A brief power outage darkened large parts of Manhattan and the Bronx on Wednesday, knocking out traffic lights, cutting subway service and forcing the evacuation of the Metropolitan Museum of Art.
Power was restored within about an hour, but not before traffics lights up and down the east side of Manhattan and the Bronx went out and subway and train service was snarled all over the area.
Consolidated Edison spokesman Chris Olert said the outage began at 3:42 p.m. (1942 GMT) and all power was restored by 4:30 p.m. (2030 GMT).
The cause was under investigation, with lightning a possibility, Olert said. The Con Edison utility said the blackout affected 136,700 customers, or more than 500,000 people. A customer can consist of a single-family home or an entire apartment building, so one customer often translates into four people.
At the Met, museum staff started moving people out of galleries shortly after the blackout hit. They had about 2,500 people leave.
Mayor Michael Bloomberg lost power at his private home and at the official mayoral residence that he uses for ceremonial events, both of which are on the Upper East Side.
Last summer, about 174,000 people were affected by a blackout in Queens. At the height of the crisis, 10 of the 22 feeder cables that carry electricity through the Con Ed system were malfunctioning. Residents sweltered without air conditioners on some of the hottest days of the years, and estimated business losses ran into the tens of millions of dollars as stores were forced to throw out perished goods.

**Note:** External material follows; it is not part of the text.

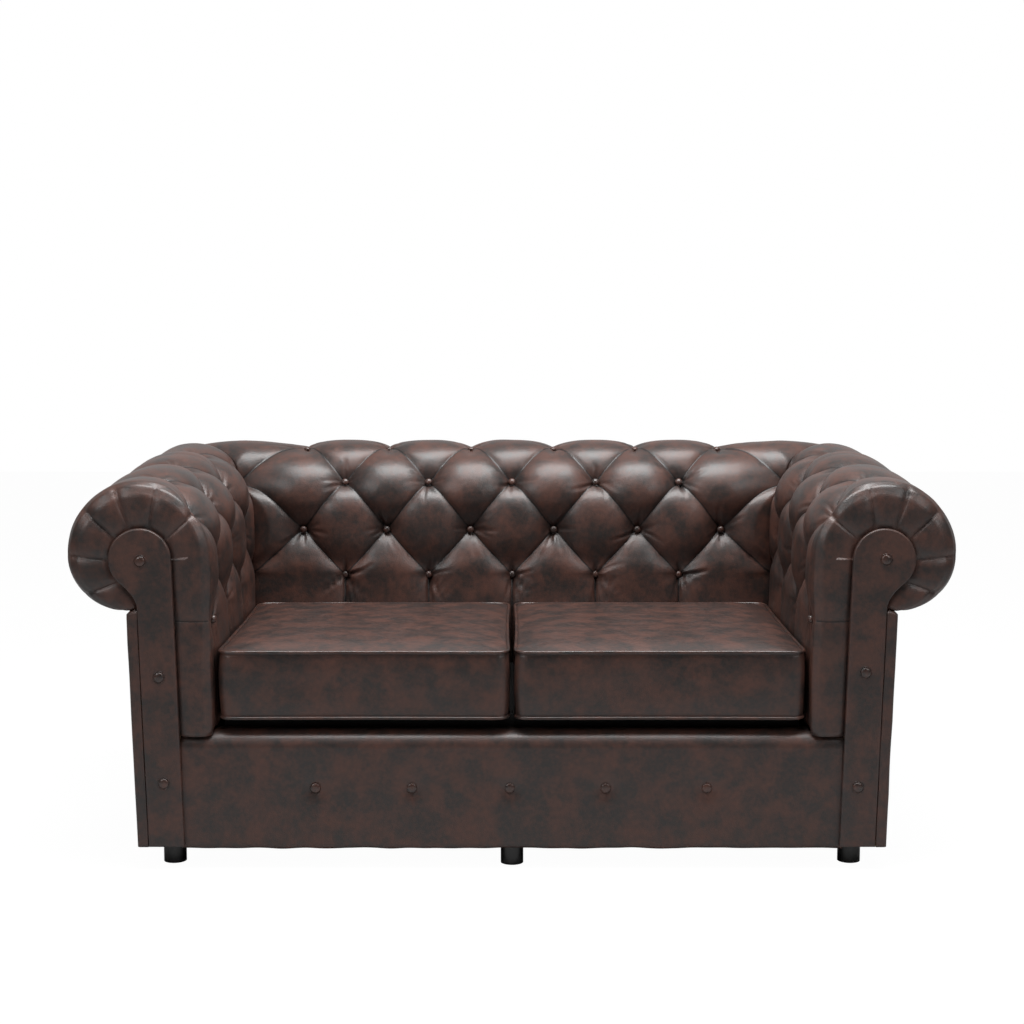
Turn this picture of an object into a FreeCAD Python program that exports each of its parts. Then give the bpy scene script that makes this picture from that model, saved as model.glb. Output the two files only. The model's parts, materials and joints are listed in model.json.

The Public Service Commission issued a blistering report this year, charging the local utility's performance was "unacceptable and a gross disservice to its customers."
Con Edison acknowledged that its performance last summer "was not up to the standards our customers have come to expect, nor did it meet the expectations we have set for ourselves."
But the utility said it was learning from that experience and "implementing many infrastructure improvements and new emergency response procedures."
New York was also hard hit by a 2003 blackout that cut power to a large chunk of the Northeast.